Your credit score is one of the most critical factors in securing a mortgage. Not only does it determine whether you qualify for a loan, but it also dictates the interest rate you will pay, which can affect your monthly payment by hundreds of dollars.
Disclaimer: This guide provides general educational information about standard credit score requirements in the US housing market. It is not financial or credit repair advice.
Minimum Requirements by Loan Type
Different types of mortgages have different minimum credit score requirements. Here is a breakdown of the standard minimums:
| Loan Type | Minimum Credit Score | Notes |
|---|---|---|
| Conventional Loan | 620 | The most common type of mortgage. Better rates start at 740+. |
| FHA Loan | 580 (or 500) | Requires 3.5% down with a 580 score. 10% down required if score is 500-579. |
| VA Loan | No official minimum | For veterans and active military. Most lenders prefer 620+. |
| USDA Loan | 640 | For rural and suburban homebuyers meeting income limits. |
How Your Score Affects Your Interest Rate
Meeting the minimum score gets your foot in the door, but it doesn't get you the best deal. Lenders use risk-based pricing, meaning borrowers with lower credit scores are considered higher risk and are charged higher interest rates to compensate.
For a conventional loan, the best interest rates are typically reserved for borrowers with a credit score of 740 or higher (sometimes 760+ depending on the market).
The Cost of a Lower Score
Consider a $300,000 30-year fixed mortgage:
- Score 760+ (7.0% rate): Monthly payment is ~$1,995. Total interest: $418,000.
- Score 640 (8.0% rate): Monthly payment is ~$2,201. Total interest: $492,000.
That lower credit score costs an extra $206 per month and over $74,000 in additional interest over the life of the loan.
Ways to Improve Your Score Before Buying
If your score is on the borderline, taking 6-12 months to improve it before applying can save you massive amounts of money. Common strategies include:
- Pay down credit card balances: Lowering your credit utilization ratio (how much debt you have vs how much credit is available to you) is the fastest way to boost your score. Keep utilization below 30%, ideally below 10%.

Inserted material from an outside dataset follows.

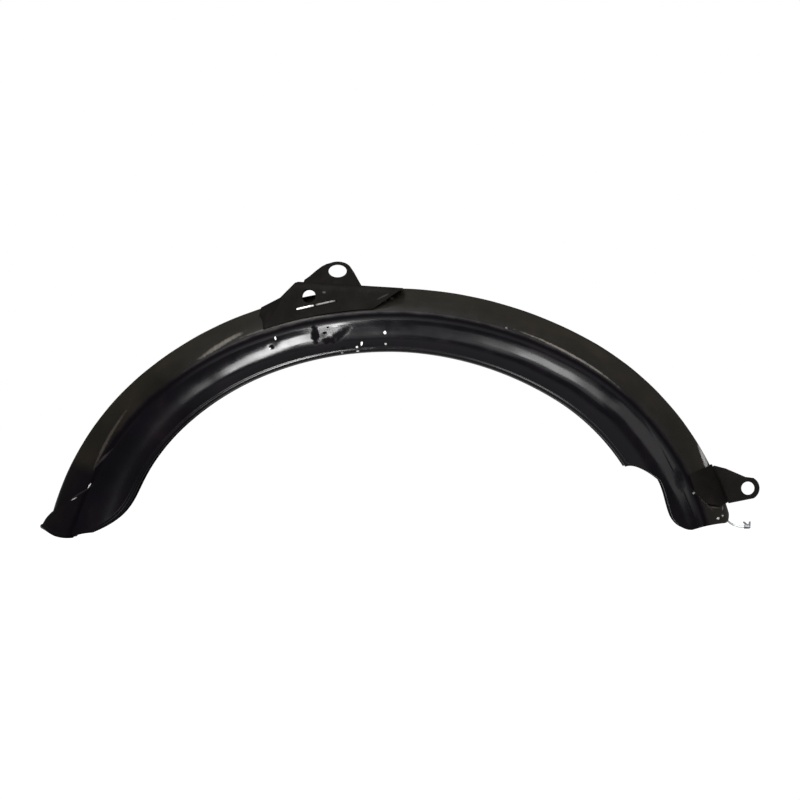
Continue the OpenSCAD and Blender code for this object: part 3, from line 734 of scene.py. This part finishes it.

- Check for errors: Pull your free credit reports from the three major bureaus (Equifax, Experian, TransUnion) and dispute any inaccurate negative marks.
- Never miss a payment: Payment history makes up 35% of your FICO score. One missed payment can drop your score by dozens of points.
- Don't open or close new accounts: Opening new credit cards causes hard inquiries, while closing old accounts reduces your average age of credit. Avoid both in the months leading up to a mortgage application.
Conclusion
While you can buy a house with a credit score in the high 500s or low 600s, striving for a score of 740 or above will unlock the best interest rates and lowest monthly payments. Always check your credit report months in advance so you have time to correct issues before applying for pre-approval.